* **Work required**:
Quote verbatim every line from the line containing "---------- side fittings" to the line containing "imported = [obj", inclusive of both, and no other line.

* **Data**:
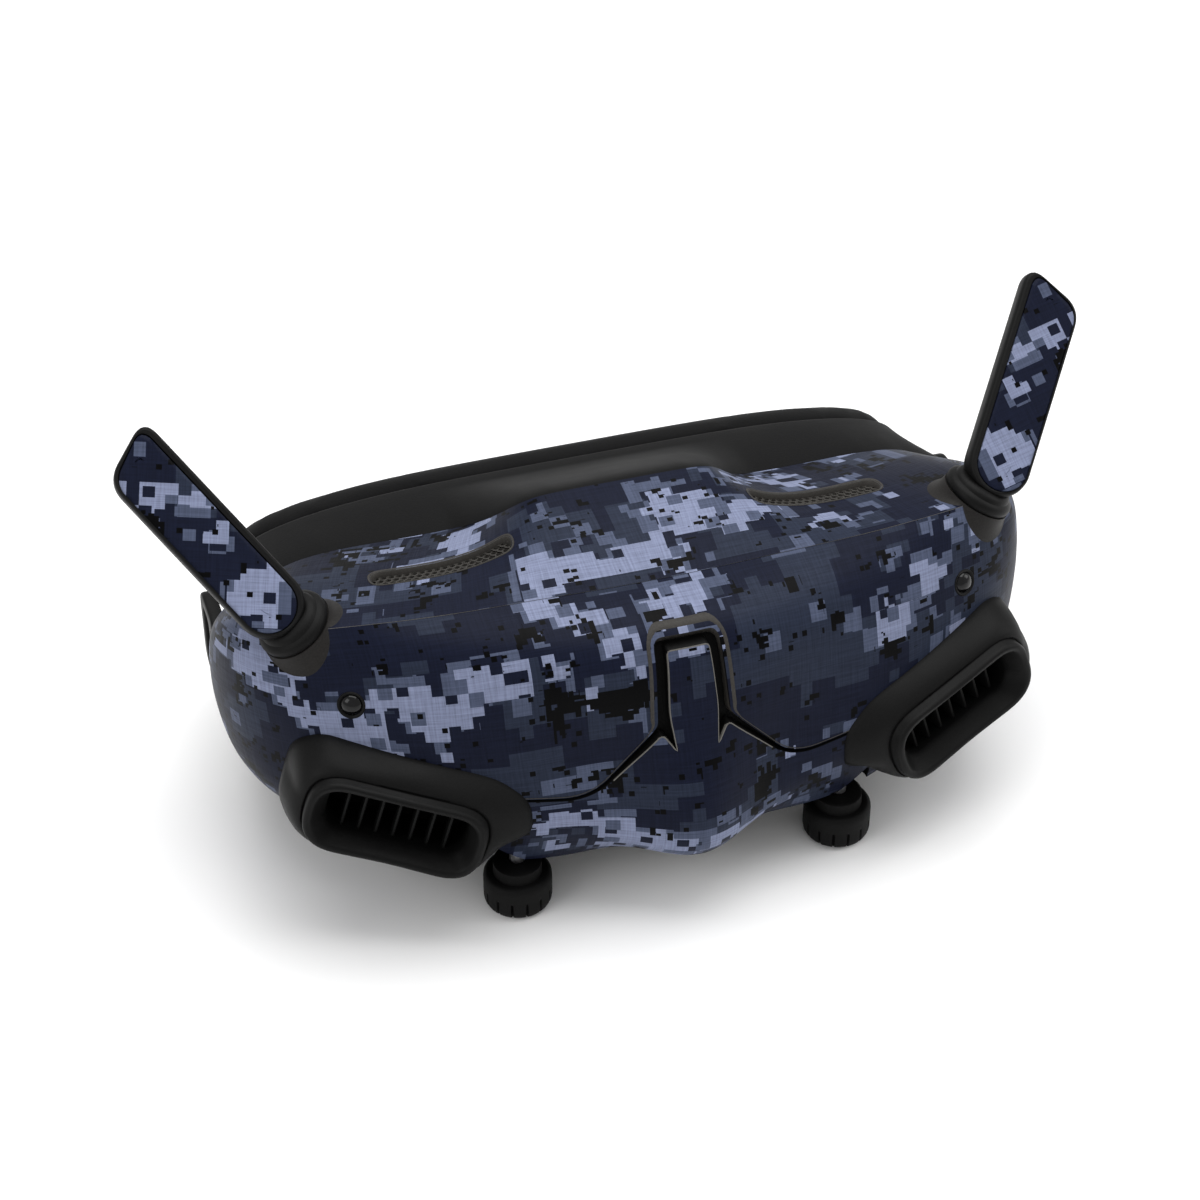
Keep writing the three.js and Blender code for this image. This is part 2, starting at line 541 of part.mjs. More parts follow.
const SHIELD = [
  [77.6, 4.3, -37.5, 42.2, 42.2, 4, 0, 3.2],
  [76.2, 5.3, -41.5, 47, 46.4, 10, 2, 3.4],
  [74.6, 5.9, -46.4, 52.5, 53, 17, 4.5, 3.8],
  [73.8, 5.2, -49, 57, 60, 22, 6, 4],
];
const thinner = ([half, top, bottom, ...rest], t) => [half - t, top - t, bottom + t, ...rest];
const shieldOuter = SHIELD.map((ring) => faceRing(ring));
const shieldInner = SHIELD.map((ring) => faceRing(thinner(ring, WALL))).reverse();
const eyeShield = ringLoft([...shieldOuter, ...shieldInner].reverse());
add('eye_shield', eyeShield, BLACK);

// Closes the step between the raised hump of the top cover and the shield.
const hump = TOP_REAR.slice(0, 5);
const browNet = [0, 0.5, 1].map((v) => wholeRow(hump.map((p) =>
  at(p.x, p.y + 0.7, p.z - 2.6).lerp(at(p.x, SHIELD[0][3] - GAP, SHIELD[0][1]), v))));
const browGrid = refine(browNet, 2, 14);
add('brow_bridge', wall(browGrid, offset(browGrid, 1.4)), BLACK);

const RIM = SHIELD[SHIELD.length - 1];
const foamRing = (shrink, back) => {
  const [half, top, bottom, topY, bottomY, ...shape] = thinner(RIM, shrink);
  return faceRing([half, top, bottom, topY + back, bottomY + back, ...shape]);
};
const FOAM_T = 11;
const foam = ringLoft([foamRing(1.4, 0.4), foamRing(0.6, 5), foamRing(2.4, 9.6), foamRing(5.6, 11.4),
  foamRing(9.4, 9.6), foamRing(FOAM_T, 5), foamRing(FOAM_T, 0.4)].reverse());
add('face_foam', foam, FOAM);
const flange = ringLoft([foamRing(WALL + 2, -2.4), foamRing(WALL + GAP, 0), foamRing(FOAM_T, 0),
  foamRing(FOAM_T, -2.4)].reverse());
add('foam_frame', flange, BLACK);

const plateShape = new THREE.Shape(faceRing(thinner(SHIELD[0], 5)).map((p) => new THREE.Vector2(p.x, p.z)));
const eyeHole = (grow) => prismY(roundRect(2 * (BARREL_R + EYE_TRAVEL + grow), 2 * (BARREL_R + grow),
  BARREL_R + grow, EYE_X, EYE_Z), BULKHEAD_Y - 9, BULKHEAD_Y + 12);
const SCREW_R = 1.3;
const screwAt = (y) => at(61, y, -6);
const eyePlate = prismY(plateShape, BULKHEAD_Y, BULKHEAD_Y + 2)
  .subtract(both(eyeHole(0.5))).subtract(both(rod(SCREW_R + GAP, 20, screwAt(30), Y, 12)));
add('eyepiece_plate', eyePlate, BLACK);
addPair('plate_screw', turned([[0, -6], [SCREW_R, -6], [SCREW_R, 0], [2.5, 0], [2.2, 1.2], [0, 1.2]],
  screwAt(BULKHEAD_Y + 2 + GAP), Y, 12), METAL);
add('proximity_window', box(-6, 6, BULKHEAD_Y + 2 + GAP, BULKHEAD_Y + 3.4, -14, -6), GLOSS);

// ---------- eyepieces: carriage, barrel, display, lens and the knob that moves them ----------
const BORE_R = 13.2;
const CELL_R = BORE_R - GAP;
const LENS_R = 11.6;
const BARREL_Y = [14, 52];
const eyeAt = (y) => at(EYE_X, y, EYE_Z);
const LENS_Y = 45;
const barrelLength = BARREL_Y[1] - BARREL_Y[0];
const PANEL_HALF = 9;
const panel = box(EYE_X - PANEL_HALF, EYE_X + PANEL_HALF, BARREL_Y[0] + 1, BARREL_Y[0] + 3,
  EYE_Z - PANEL_HALF, EYE_Z + PANEL_HALF);
addPair('eyepiece_barrel', tube(BARREL_R, BORE_R, barrelLength, eyeAt(BARREL_Y[0]), Y, 24), BLACK);
addPair('display_panel', panel, GLOSS);
addPair('lens_cell', tube(CELL_R, LENS_R + GAP, 9, eyeAt(LENS_Y - 4.5), Y, 24), BLACK);
addPair('eyepiece_lens', turned([[0, -3.6], [6, -3], [LENS_R, -1], [LENS_R, 1], [6, 3], [0, 3.6]],
  eyeAt(LENS_Y), Y, 24), GLASS);

const RAIL_Z = -33;
const RAIL_R = 1;
const RAIL_YS = [22, 38];
const railRod = (r, y) => rod(r, 120, at(-60, y, RAIL_Z), X, 10);
const carriage = box(EYE_X - 8, EYE_X + 8, 11, 41, RAIL_Z - 1.9, BLOCK_TOP)
  .add(armBox(0, 0))
  .subtract(railRod(RAIL_R + GAP, RAIL_YS[0])).subtract(railRod(RAIL_R + GAP, RAIL_YS[1]));
addPair('eyepiece_carriage', carriage, BLACK);
add('slide_rail_front', railRod(RAIL_R, RAIL_YS[0]), METAL);
add('slide_rail_rear', railRod(RAIL_R, RAIL_YS[1]), METAL);

const KNOB_NECK_R = 4.8;
const KNOB_NECK = 2.6;
const KNOB_TOP = FLOOR_Z + KNOB_H + KNOB_NECK;
const NOTCHES = 9;
let knob = turned([[0, 0], [KNOB_R - 1, 0], [KNOB_R, 1], [KNOB_R, KNOB_H - 0.8], [KNOB_R - 0.8, KNOB_H],
  [KNOB_NECK_R, KNOB_H], [KNOB_NECK_R, KNOB_H + KNOB_NECK], [0, KNOB_H + KNOB_NECK]],
at(EYE_X, KNOB_Y, FLOOR_Z), Z, 24);
const notch = new THREE.BoxGeometry(1.1, 1.2, 3.4).translate(0, KNOB_R, 1.9);
for (let i = 0; i < NOTCHES; i += 1) {
  const turn = notch.clone().rotateZ(((i + 0.5) / NOTCHES) * 2 * Math.PI);
  knob = knob.subtract(toSolid(turn.translate(EYE_X, KNOB_Y, FLOOR_Z)));
}
addPair('focus_knob', knob, BLACK);
const shaftLength = BLOCK_TOP - 0.9 - KNOB_TOP - GAP;
addPair('knob_shaft', rod(SHAFT_R, shaftLength, at(EYE_X, KNOB_Y, KNOB_TOP + GAP), Z, 12), METAL);

// ---------- electronics and cooling ----------
const BOARD_Z = 0.4;
const BOARD_T = 1.6;
add('main_board', box(-54, 54, 7, 36, BOARD_Z, BOARD_Z + BOARD_T), BOARD);
const FINS = 8;
const SINK = { half: 22, y0: 9, y1: 26, base: BOARD_Z + BOARD_T + GAP, top: 9.6 };
let heatSink = box(-SINK.half, SINK.half, SINK.y0, SINK.y1, SINK.base, SINK.base + 1.4);
for (let i = 0; i < FINS; i += 1) {
  const x = -SINK.half + 0.5 + (i / (FINS - 1)) * (2 * SINK.half - 1);
  heatSink = heatSink.add(box(x - 0.5, x + 0.5, SINK.y0, SINK.y1, SINK.base, SINK.top));
}
add('heat_sink', heatSink, METAL);

const FAN = { x: 64.8, z: -17, y0: 15, y1: 23, half: 10.6, bore: 9.8, tip: 9.4, hub: 3.6 };
const fanAt = (y) => at(FAN.x, y, FAN.z);
const fanBody = box(FAN.x - FAN.half, FAN.x + FAN.half, FAN.y0, FAN.y1,
  FAN.z - FAN.half, FAN.z + FAN.half);
addPair('fan_frame', fanBody.subtract(rod(FAN.bore, 20, fanAt(FAN.y0 - 5), Y, 24)), BLACK);
const BLADES = 7;
let rotor = rod(FAN.hub, 6, fanAt(FAN.y0 + 1), Y, 14);
for (let i = 0; i < BLADES; i += 1) {
  const vane = new THREE.BoxGeometry(0.9, 4.6, FAN.tip - 1).rotateZ(0.6).translate(0, 0, (FAN.tip + 1) / 2);
  vane.rotateY((i / BLADES) * 2 * Math.PI).translate(FAN.x, FAN.y0 + 4, FAN.z);
  rotor = rotor.add(toSolid(vane));
}
addPair('fan_rotor', rotor, BLACK);

// ---------- side fittings ----------
const lugPlate = box(78.2, 81.2, 42.3, 56, -28, -9);
const lugSlot = box(70, 90, 47, 53.4, -25, -12);
addPair('headband_lug', lugPlate.subtract(lugSlot), BLACK);
const buttonSide = [[0, 0], [BUTTON_R, 0], [BUTTON_R, 3], [BUTTON_R + 1, 3], [BUTTON_R + 1, 4], [0, 4]];
add('link_button', turned(buttonSide, buttonAt(FLOOR_PLATE_Z - FLOOR_T - 0.6), Z, 16), BLACK);

export default goggles;
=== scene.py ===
"""Visual model of a pair of video goggles for drone flying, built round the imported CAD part."""
import json
import math

import bmesh
import bpy
import numpy as np
from mathutils import Matrix, Vector
from mathutils.bvhtree import BVHTree
from mathutils.interpolate import poly_3d_calc


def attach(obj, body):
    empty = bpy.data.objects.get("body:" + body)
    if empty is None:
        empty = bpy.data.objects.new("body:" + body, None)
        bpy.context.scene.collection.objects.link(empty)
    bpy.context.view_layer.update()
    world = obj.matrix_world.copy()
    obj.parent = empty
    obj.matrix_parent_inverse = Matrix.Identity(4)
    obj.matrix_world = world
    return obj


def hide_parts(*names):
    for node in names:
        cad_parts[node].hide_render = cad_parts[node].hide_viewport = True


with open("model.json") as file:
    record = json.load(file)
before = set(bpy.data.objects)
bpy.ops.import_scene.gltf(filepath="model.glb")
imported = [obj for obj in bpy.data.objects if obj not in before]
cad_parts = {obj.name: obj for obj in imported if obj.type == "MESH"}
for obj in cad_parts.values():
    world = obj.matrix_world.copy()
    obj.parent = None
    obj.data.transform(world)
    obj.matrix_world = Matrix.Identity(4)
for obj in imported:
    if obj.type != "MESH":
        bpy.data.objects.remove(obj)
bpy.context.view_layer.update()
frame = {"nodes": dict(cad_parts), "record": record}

# Everything below is designed in millimetres, with the origin between the two front sensors.
MID_Y = 24.31
FLOOR_Z = -49.0
WALL = 2.0
EYE_X, EYE_Z = 33.6, -16.0
KNOB_Y, KNOB_R = -10.6, 6.8
BARREL_R = 14.5
BULKHEAD_Y = 44.0
BARREL_Y = (14.0, 52.0)
LENS_Y = 45.0


def to_row(p):
    p = np.asarray(p, float)
    return (p - (0.0, MID_Y, FLOOR_Z)) * 0.001


def unit(v):
    v = np.asarray(v, float)
    return v / np.linalg.norm(v)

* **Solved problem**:
// ---------- side fittings ----------
const lugPlate = box(78.2, 81.2, 42.3, 56, -28, -9);
const lugSlot = box(70, 90, 47, 53.4, -25, -12);
addPair('headband_lug', lugPlate.subtract(lugSlot), BLACK);
const buttonSide = [[0, 0], [BUTTON_R, 0], [BUTTON_R, 3], [BUTTON_R + 1, 3], [BUTTON_R + 1, 4], [0, 4]];
add('link_button', turned(buttonSide, buttonAt(FLOOR_PLATE_Z - FLOOR_T - 0.6), Z, 16), BLACK);

export default goggles;
=== scene.py ===
"""Visual model of a pair of video goggles for drone flying, built round the imported CAD part."""
import json
import math

import bmesh
import bpy
import numpy as np
from mathutils import Matrix, Vector
from mathutils.bvhtree import BVHTree
from mathutils.interpolate import poly_3d_calc


def attach(obj, body):
    empty = bpy.data.objects.get("body:" + body)
    if empty is None:
        empty = bpy.data.objects.new("body:" + body, None)
        bpy.context.scene.collection.objects.link(empty)
    bpy.context.view_layer.update()
    world = obj.matrix_world.copy()
    obj.parent = empty
    obj.matrix_parent_inverse = Matrix.Identity(4)
    obj.matrix_world = world
    return obj


def hide_parts(*names):
    for node in names:
        cad_parts[node].hide_render = cad_parts[node].hide_viewport = True


with open("model.json") as file:
    record = json.load(file)
before = set(bpy.data.objects)
bpy.ops.import_scene.gltf(filepath="model.glb")
imported = [obj for obj in bpy.data.objects if obj not in before]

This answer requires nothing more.